The claimants relied upon four events in this regard: three meetings in London and the subsequent sale of the Hermes shares to the German company.
In relation to Meetings 1 and 3, the judge held that what was said and done was at best of minor importance. The relevant meetings could properly be characterised as insignificant in the context of the other “obviously substantial and efficacious” events which did in fact induce the claimants to enter into the transaction. Those events, of course, happened abroad.
The judge held that Meeting 2 could not assist the claimants at all, as it was not even alleged that D2 or D3 were present or otherwise participated at the meeting. The fact that the claimants’ solicitor described the meeting as “a key component of the overall fraudulent scheme” did not explain how that could be.

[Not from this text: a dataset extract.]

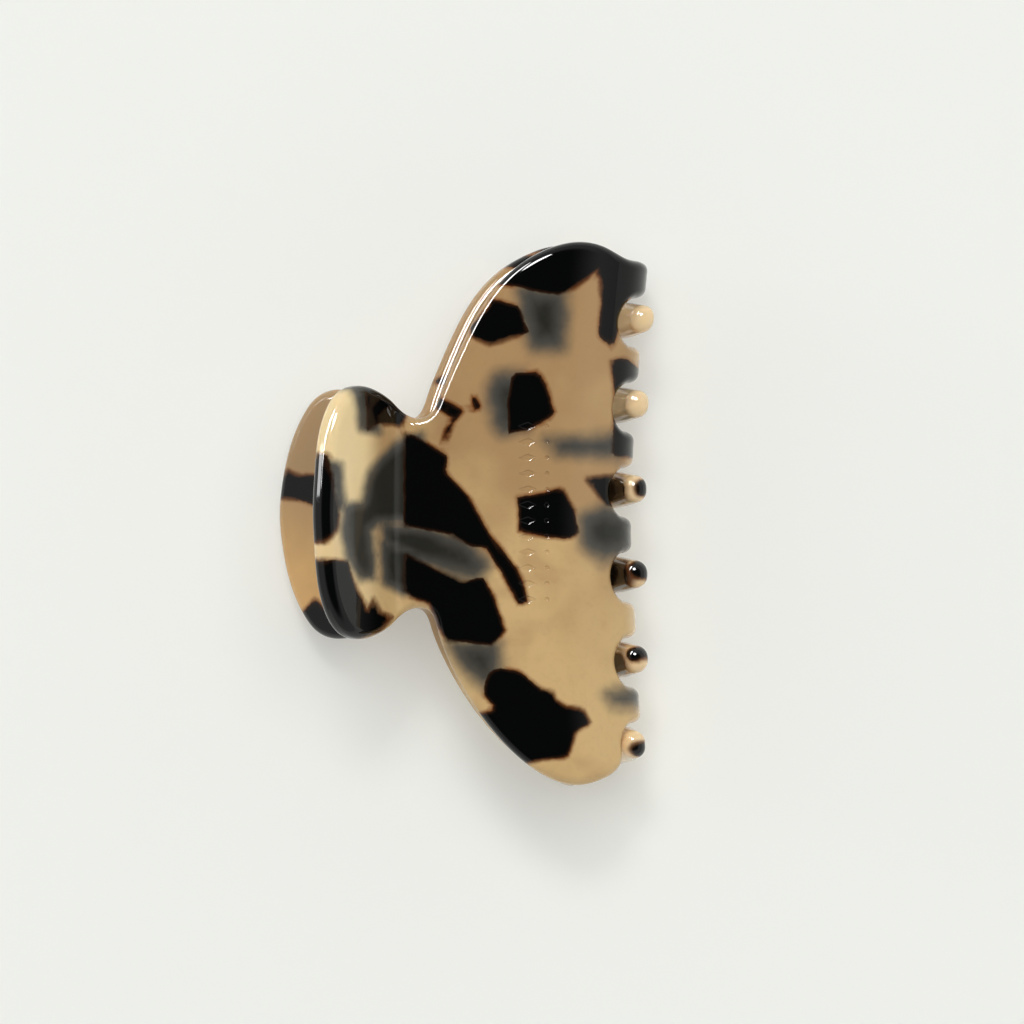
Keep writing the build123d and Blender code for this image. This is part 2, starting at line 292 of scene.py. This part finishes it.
DEEP = [
    [(19.0, 37.2), (26.8, 37.2), (27.2, 31.0), (26.4, 26.8), (21.3, 27.2), (19.4, 31.5)],
    [(13.8, 20.5), (15.5, 23.0), (19.5, 23.0), (20.2, 21.5), (20.2, 14.0), (16.3, 12.8),
     (14.5, 15.0)],
    [(23.5, 12.0), (35.3, 12.8), (35.3, 9.3), (26.0, 9.7)],
    [(29.0, -1.0), (33.3, 1.5), (40.0, -0.2), (40.0, -6.3), (33.0, -8.0), (29.7, -5.3)],
    [(-4.0, -1.8), (-0.7, -2.0), (4.3, -2.4), (8.0, -3.5), (12.0, -5.4), (14.0, -8.5),
     (12.5, -11.3), (9.7, -11.3), (6.0, -9.6), (1.0, -7.3), (-3.3, -5.5)],
    [(7.3, -21.3), (12.3, -21.0), (16.0, -21.5), (16.0, -24.5), (15.5, -26.5), (13.5, -29.0),
     (11.5, -27.5), (9.7, -26.0)],
    [(33.7, -29.7), (40.2, -28.7), (40.2, -31.7), (34.7, -31.9)],
    [(3.0, 13.2), (-0.6, 12.4), (-4.2, 9.2), (-6.3, 6.3), (-7.2, 1.8), (-10.2, 1.2), (-10.6, -2.7),
     (-9.6, -7.7), (-7.4, -11.2), (-4.9, -11.0), (-4.9, -7.0), (-5.6, -3.0), (-4.4, -1.8),
     (3.0, -1.5)],
    [(-4.2, -4.4), (3.0, -6.0), (3.0, -13.6), (-0.5, -13.4), (-3.8, -11.6)],
    [(-8.6, 22), (-4.5, 22.5), (-4.2, 13.0), (-7.6, 13.6)],
    [(-12.6, 8.5), (-10.6, 8.0), (-9.8, 0.4), (-11.8, 0.4)],
]
LOWER_HANDLE_INK = [
    [(-20.0, 4.6), (-17.8, 7.4), (-15.5, 6.4), (-12.5, 6.6), (-12.5, 1.2), (-15.8, 2.4),
     (-20.0, 2.8)],
    [(-15.3, -16.3), (-13.1, -14.2), (-10.5, -16.5), (-8.0, -21), (-11.5, -22), (-16.0, -19)],
]
# On the lower jaw's edge and teeth, (s with a slant through the sheet, y, half length, half width)
SLANT = 0.8
LOWER_SPOTS = [
    (10.5, 22.3, 1.2, 0.7), (24.0, 42.0, 3.0, 1.2), (29.0, 44.0, 2.5, 0.6),
    (59.5, 4.4, 3.4, 2.6), (48.5, 3.9, 5.5, 1.9),
    (49.0, -10.3, 6.5, 2.6), (57.0, -9.0, 2.3, 1.9),
    (48.5, -25.0, 5.0, 1.7), (55.8, -23.2, 1.7, 1.2), (57.6, -39.4, 2.1, 1.5),
]
PATCH_SEED = 11
TOOTH_SPOTS = 12  # small random patches on the upper jaw's teeth
HEIGHT_SHIFT = 0.158  # how far u moves for each mm of height above HEIGHT_LEVEL
HEIGHT_LEVEL = 7.3
OVER_SHOULDER = 45.0  # beyond this s, u follows the turned-down teeth
HANDLE_SMOKE = ([1, 7], [1.9, 1])  # the smoky patches deepen towards the handle: (u, times)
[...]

In relation to the subsequent share sale, the Court held that later acts by third parties could not constitute substantial and efficacious acts by D2 and D3. While the claimants’ solicitor described the subsequent share sale as “a crucial step without which [D2 and D3] could not have carried out the fraud”, this took the matter no further. As jurisdiction was asserted against D2 and D3 on the basis of certain alleged fraudulent misrepresentations, the subsequent share sale was immaterial because:
“the acts to be considered must be those of the putative defendant, because the question at issue is whether the links between him and the English forum are such as to justify his being brought here to answer the plaintiff’s claim” (see paragraph 35 and Metall und Rohstoff v. Donaldson at 437G).
Finally, the Court acknowledged that in some cases it will be appropriate to consider all the facts and matters in the round. In the present case, however, such an approach would not affect the conclusion. Two of the four events were held immaterial for reasons of principle, rather than being merely insufficiently substantial or efficacious. As to Meetings 1 and 3 which were held to be minor and insignificant events when looked at individually, the judge held that they gained no greater weight when considered together.